The 5 Stages of Grief
Though a breakup is not technically the same as death, for those in the midst of a failed relationship, the pain and suffering involved can feel quite similar.
Learning to recognize the Five Stages of Grief, as determined by Elisabeth Kübler-Ross, can help play an important role in the recovery process for anyone undergoing a painful breakup.
In this stage, a person is unwilling to admit that the relationship is indeed over.
In the same way that a person facing the loss of a loved one through death may still set a place at the table for that person, a jilted lover may refuse to acknowledge the fact that her partner no longer wishes to be in a relationship with her. She may feel that her partner is not completely serious about ending the relationship and continue to call, visit and pursue the other person despite his wishes to be left alone.

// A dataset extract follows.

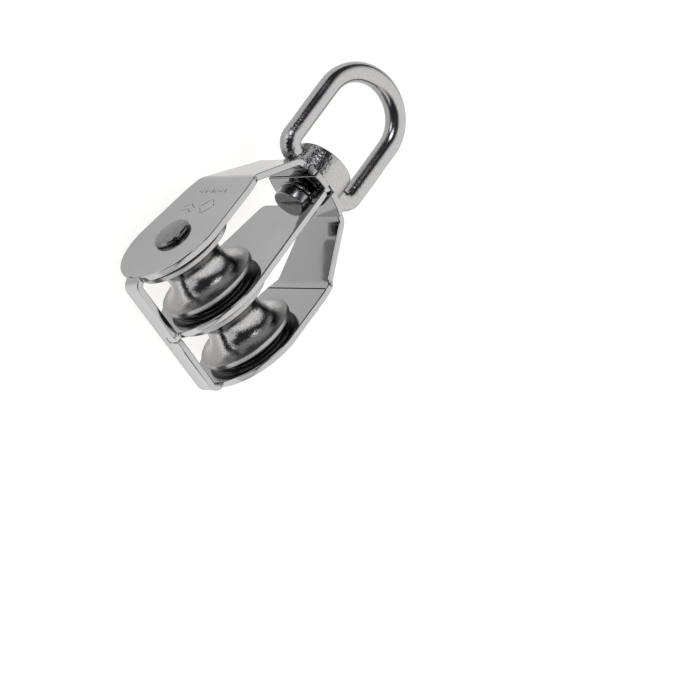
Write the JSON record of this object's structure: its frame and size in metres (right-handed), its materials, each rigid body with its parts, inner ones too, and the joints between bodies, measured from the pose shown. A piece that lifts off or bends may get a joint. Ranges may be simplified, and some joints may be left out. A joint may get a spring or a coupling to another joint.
{
  "type": "double sheave block",
  "caption": "Small riveted steel rope block: a folded shell with grooved sheaves side by side on one pin, a centre plate, and a swivel eye.",
  "frame": {"origin": "bottom centre of the whole object's box, with the block lying on the back edges of its cheeks", "axes": "+X along the axle to the right cheek, +Y up the block from the strap to the eye, +Z out of the front"},
  "size_m": [0.0314, 0.0749, 0.0252],
  "materials": {
    "shell": "polished",
    "centre_plate": "polished",
    "axle_rivet": "satin",
    "sheaves": "turned",
    "swivel_eye": "polished casting",
    "swivel_pin": "satin",
    "swivel_washer": "satin"
  },
  "bodies": {
    "frame": {"shell": "shell", "centre_plate": "centre_plate", "axle_rivet": "axle_rivet"},
    "left_sheave": {"left_sheave": "sheaves"},
    "right_sheave": {"right_sheave": "sheaves"},
    "washer": {"swivel_washer": "swivel_washer"},
    "eye": {"swivel_eye": "swivel_eye", "swivel_pin": "swivel_pin"}
  },
  "joints": [
    {"name": "left_sheave_spin", "type": "hinge", "parent": "frame", "child": "left_sheave", "pos_m": [-0.00685, -0.02327, 0.0122], "axis": [1, 0, 0], "continuous": true},
    {"name": "right_sheave_spin", "type": "hinge", "parent": "frame", "child": "right_sheave", "pos_m": [0.00685, -0.02327, 0.0122], "axis": [1, 0, 0], "continuous": true},
    {"name": "eye_rock", "type": "hinge", "parent": "frame", "child": "washer", "pos_m": [0, 0.00623, 0.0122], "axis": [0, 0, 1], "range_deg": [-12, 0]},
    {"name": "eye_swivel", "type": "hinge", "parent": "washer", "child": "eye", "pos_m": [0, 0.00623, 0.0122], "axis": [-0.1045, 0.9945, 0], "continuous": true}
  ]
}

In the anger phase, the reality has set in that the relationship is over, and the person who was dumped may feel extreme anger at himself as well as the person who broke up with him.
He may demand detailed answers as to why the other person wanted the relationship to end. This phase can make a person feel as though life is simply not fair because the entire universe is conspiring against him. He may also lash out at well-meaning friends and family who only want to help him.
Once anger has passed, a person may resort to tactics like groveling in order to win back the affection of her former partner.
This stage may involve making outrageous claims of things they will "never do again," such as, "If you'll just take me back, I promise I will never ever disagree with anything you say again. " Though these promises would be impossible to keep, the person who wishes to reconcile may not recognize that, should the romance be rekindled on the basis of these terms, it would likely end again very quickly.
When it becomes apparent that bargaining will not be successful, a person may appear to give up all hope and fall into a deep depression.
She may have no interest in eating, sleeping, socializing or participating in any of life's daily tasks. Some will lose focus at work, let their homes fall into disrepair and let their appearances go downhill.
In the final stage of grief, the jilted party has finally come to terms with the end of the relationship and is now ready to begin healing and moving forward with life.
He is aware that things will not suddenly be better and he will still have rough days, but he is tired of being stuck in limbo with a person who no longer wishes to be with him.